+++ INFORMATION SHOWN +++
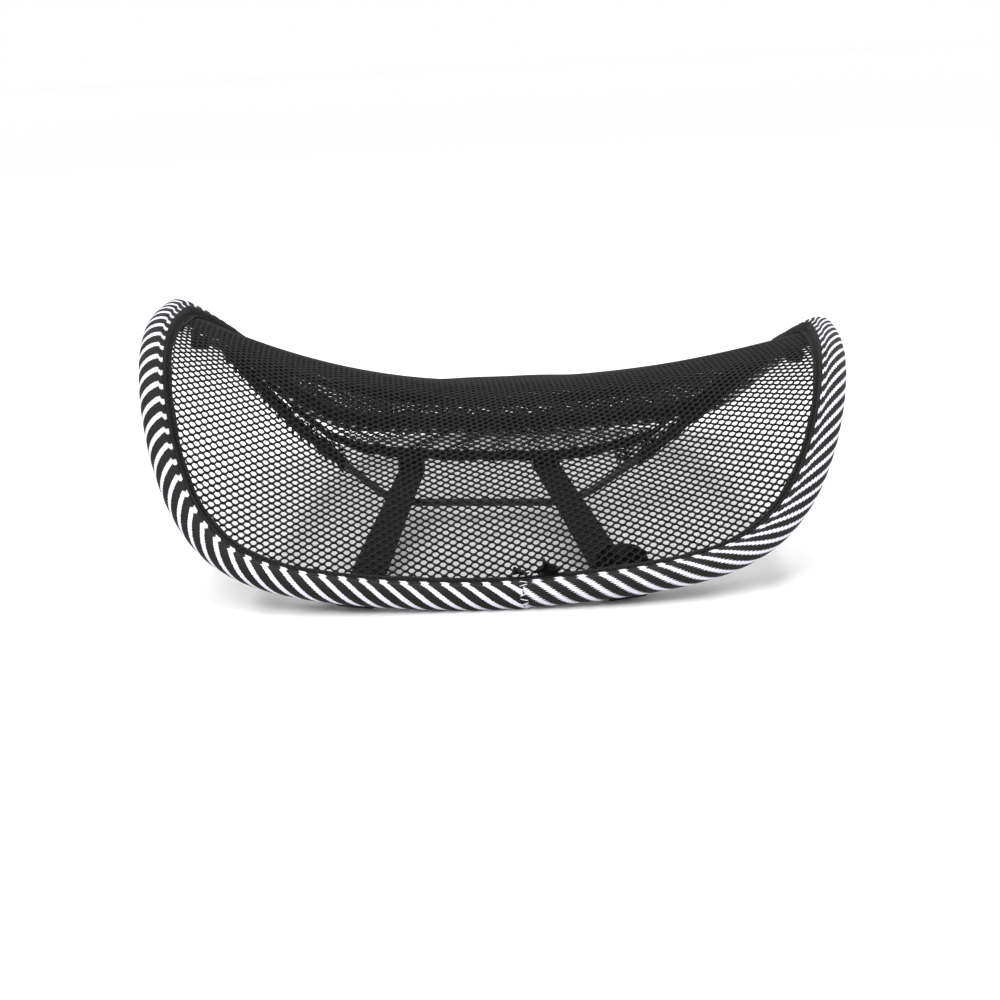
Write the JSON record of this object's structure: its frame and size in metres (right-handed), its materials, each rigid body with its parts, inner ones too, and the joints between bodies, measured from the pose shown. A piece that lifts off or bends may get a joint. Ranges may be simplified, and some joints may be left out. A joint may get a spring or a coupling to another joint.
{
  "type": "mesh lumbar back support",
  "caption": "Saddle-shaped mesh back support: padded striped rim, mesh panel, swinging support wire with an upright mesh web and elastic straps.",
  "frame": {"origin": "middle of the footprint, on the surface the support lies on", "axes": "+Z towards the person's side, X from tip to tip, straps on the -Y side"},
  "size_m": [0.3915, 0.398, 0.1324],
  "materials": {
    "spring_steel": "bright drawn spring steel wire",
    "ferrule_steel": "zinc plated crimp",
    "foam": "closed-cell foam tube, matt",
    "striped_sleeve": "woven sleeve in black and off-white slanting stripes",
    "white_thread": "white sewing thread",
    "binding_tape": "black twill binding tape",
    "mesh": "open black hexagonal knit mesh",
    "webbing": "black ribbed elastic webbing",
    "tab_cloth": "matt black folded cloth",
    "coated_wire": "black dip-coated steel wire",
    "cap_rubber": "black moulded end cap",
    "black_thread": "black bar tacks"
  },
  "bodies": {
    "rim": {"rim_wire": "spring_steel", "rim_wire_ferrule": "ferrule_steel", "rim_foam": "foam", "rim_sleeve": "striped_sleeve", "sleeve_seam_stitches": "white_thread", "edge_tape_top": "binding_tape", "edge_tape_bottom": "binding_tape", "main_mesh": "mesh", "wire_loop_left": "webbing", "wire_loop_right": "webbing", "strap_tab_left": "tab_cloth", "strap_tab_right": "tab_cloth", "strap_rim_stitches": "black_thread", "strap_left": "webbing", "strap_right": "webbing"},
    "support": {"support_wire": "coated_wire", "wire_end_cap_left": "cap_rubber", "wire_end_cap_right": "cap_rubber", "arm_casing_left": "mesh", "arm_casing_right": "mesh", "back_mesh": "mesh", "back_mesh_lower_hem": "binding_tape", "back_mesh_upper_hem": "binding_tape", "strap_hem_stitches": "black_thread"}
  },
  "joints": [
    {"name": "support_wire_swing", "type": "hinge", "parent": "rim", "child": "support", "pos_m": [-0.174, -0.006, 0.10752], "axis": [0.9982, 0, -0.0606], "range_deg": [0, 30], "stiffness_Nm_per_rad": 0.25, "springref_deg": -6.88, "deforming": ["strap_left", "strap_right"]}
  ]
}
+++
# AIM:
Copy all lines of the material above where the string "from" occurs.

# ANSWER TO THIS EXERCISE:
Write the JSON record of this object's structure: its frame and size in metres (right-handed), its materials, each rigid body with its parts, inner ones too, and the joints between bodies, measured from the pose shown. A piece that lifts off or bends may get a joint. Ranges may be simplified, and some joints may be left out. A joint may get a spring or a coupling to another joint.
  "frame": {"origin": "middle of the footprint, on the surface the support lies on", "axes": "+Z towards the person's side, X from tip to tip, straps on the -Y side"},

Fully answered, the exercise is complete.